These tools allow you to:
- Create email sequences with if/then logic based on opens, clicks, etc.
- Bulk personalize emails with dynamic fields that pull from your CRM
- A/B test subject lines, CTAs, and more
- Get real-time alerts on prospect engagement
- Analyze what‘s working across your sequences
If you don‘t have access to those, you can certainly do a lighter-weight version using a CRM like Salesforce and a regular email automation tool like Mailchimp. It‘ll be more manual but you can still streamline the bulk sending.
The key is to customize in the key spots for each prospect before scheduling the emails out. Review each one quickly but avoid the temptation to tweak too much and slow yourself down. Once it‘s set up, you can "set it and forget it" and move on to other revenue-generating activities.
7. Measure, Learn and Optimize
Of course, setting up your personalized sequences is only half the battle. To really get the most out of them, you need to continuously test and iterate based on the results.

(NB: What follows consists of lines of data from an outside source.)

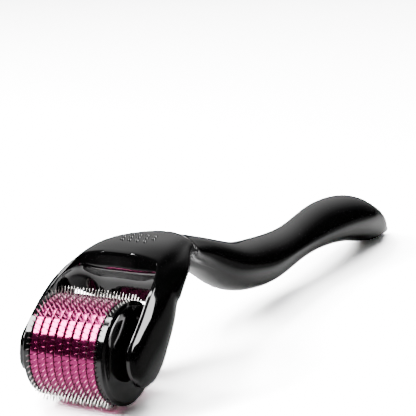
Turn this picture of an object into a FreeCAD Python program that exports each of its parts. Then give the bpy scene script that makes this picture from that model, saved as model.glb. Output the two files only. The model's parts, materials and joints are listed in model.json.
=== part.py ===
import FreeCAD, Part
import math
import os

from FreeCAD import Vector

# Micro-needling roller: a drum of steel needle discs and pink spacer rings that spins in the
# fork of an S-curved handle. Millimetres. Z is up and zero is the table, X runs along the
# handle to its butt, and Y is the axle of the drum. The origin is midway along the length.

# Drum
ring_radius = 9.0
needle_length = 1.0
needle_tip_radius = ring_radius + needle_length
disc_count = 9
disc_thickness = 0.3
disc_pitch = 1.59
ring_width = disc_pitch - disc_thickness
ring_edge_break = 0.12
disc_body_radius = ring_radius - 0.25
needles_per_disc = 60
needle_root_width = 0.26
needle_point_width = 0.02
hub_radius = 6.0
hub_wall = 1.6
hub_key_width = 2.0
hub_key_height = 0.9
slip_gap = 0.03
journal_radius = 2.2
cap_radius = 8.9
cap_band = 1.2
cap_dome = 1.3
cap_edge_round = 0.5

# Fork
arm_inner = 9.8
arm_outer = 12.2
arm_tip_radius = 5.1
arm_flat = 10.4
arm_round = 2.6
round_layers = 5
bore_gap = 0.05
bore_depth = 1.5
wall_radius = 15.8
wall_half_width = 9.8
wall_corner_round = 2.4
lip_slope = 0.62
dot_radius = 0.38
dot_height = 0.3
dot_root = 1.2
dot_spread = 1.5
top_height = 25.3

# Handle
butt_reach = 129.4
butt_lean = 0.16
shell_wall = 1.5
seam_level = 0.6

axle_x = -(butt_reach - needle_tip_radius) / 2
axle_z = needle_tip_radius
stack_half = disc_pitch * (disc_count - 1) / 2 + disc_thickness / 2
journal_end = arm_inner + bore_depth - 0.2


def at_axle(shape):
    """Move a shape drawn with the drum's centre at the origin to its place."""
    shape.translate(Vector(axle_x, 0, axle_z))
    return shape


def place_x(shape):
    """Move a shape drawn with the axle at x = 0 and the table at z = 0 to its place."""
    shape.translate(Vector(axle_x, 0, 0))
    return shape


def barrel(radius, y_start, y_end):
    """A cylinder about the drum's axle."""
    return Part.makeCylinder(radius, y_end - y_start, Vector(0, y_start, 0), Vector(0, 1, 0))


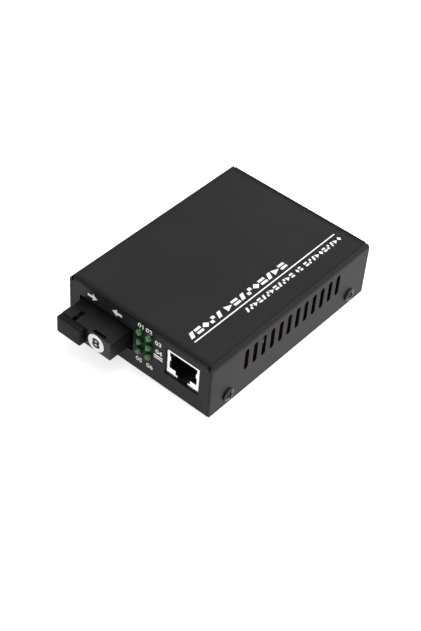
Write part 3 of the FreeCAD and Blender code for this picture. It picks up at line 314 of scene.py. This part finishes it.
def blackZinc():
    # black-plated screws, with painted shade in the cross recess
    material, tree, shader, position = startMaterial("blackZinc")
    lines = useGroup(tree, rollingStreaks, position,
                     Across=screwFinish["lines"], Along=screwFinish["lines"])
    across, along, height = axes(tree, position)
    low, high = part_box("cover_screws")
    head = (high[2] - low[2]) / 2
    sideways = together(tree, along, high[1] - head, "SUBTRACT")
    upward = together(tree, height, low[2] + head, "SUBTRACT")
    squares = together(tree, together(tree, sideways, 2.0, "POWER"),
                       together(tree, upward, 2.0, "POWER"), "ADD")
    away = together(tree, squares, 0.5, "POWER")
    reach, deep = screwFinish["reach"], screwFinish["deep"]
    # painted shade at the bottom of the cross recess
    recess = together(tree, fade(tree, away, screwFinish["beyond"] * reach, reach),
                      fade(tree, across, high[0] - deep / 2, high[0] - deep))
    body = blendTones(tree, lines.outputs["Streak"], screwFinish["dark"], screwFinish["light"])
    tree.links.new(blendTones(tree, recess, body, screwFinish["recess"]), shader.inputs["Base Color"])
    tree.links.new(remap(tree, lines.outputs["Streak"], *screwFinish["rough"]), shader.inputs["Roughness"])
    shader.inputs["Metallic"].default_value = 1.0
    raiseBumps(tree, shader, lines.outputs["Streak"], screwFinish["bumps"])
    return material


boardTracks = {"gap": 0.16, "length": 5.2, "row": 0.9,  # shares of the pitch
               "shift": 0.37, "blur": 0.1, "rough": (0.24, 0.34), "bumps": 0.03 * mm}


def solderMask(name, ground, track, pitch):
    # a coated board: tracks show as a slightly raised, lighter pattern under the mask
    material, tree, shader, position = startMaterial(name)
    tracks = addNode(tree, "ShaderNodeTexBrick", Scale=1.0, offset=boardTracks["shift"], squash=1.0, **{
        "Mortar Size": boardTracks["gap"] * pitch, "Brick Width": boardTracks["length"] * pitch,
        "Row Height": boardTracks["row"] * pitch, "Mortar Smooth": boardTracks["blur"]})
    tree.links.new(position, tracks.inputs["Vector"])
    tree.links.new(blendTones(tree, tracks.outputs["Fac"], ground, track), shader.inputs["Base Color"])
    tree.links.new(remap(tree, tracks.outputs["Fac"], *boardTracks["rough"]), shader.inputs["Roughness"])
    raiseBumps(tree, shader, tracks.outputs["Fac"], boardTracks["bumps"])
    return material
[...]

Some key metrics to track:
- Open rates
- Reply rates
- Interested response rates
- Click-through rates
- Bounce rates
- Meeting booked rates
Look at this data in aggregate across each email in a sequence, but also dig into the metrics on specific subject lines, CTAs, and other elements.
For example, let‘s say you notice that Email 2 in a sequence is getting opened a lot but has a low click-through rate on the customer testimonial you linked to. That could be a sign that either the case study isn‘t relevant enough to that persona or the CTA to read it isn‘t compelling enough.
So you might test a different customer story or tweak the hyperlink text to something more specific like "See how {Company} achieved {X Result} with {Your Product}." Small optimizations like that can have a big impact on engagement rates.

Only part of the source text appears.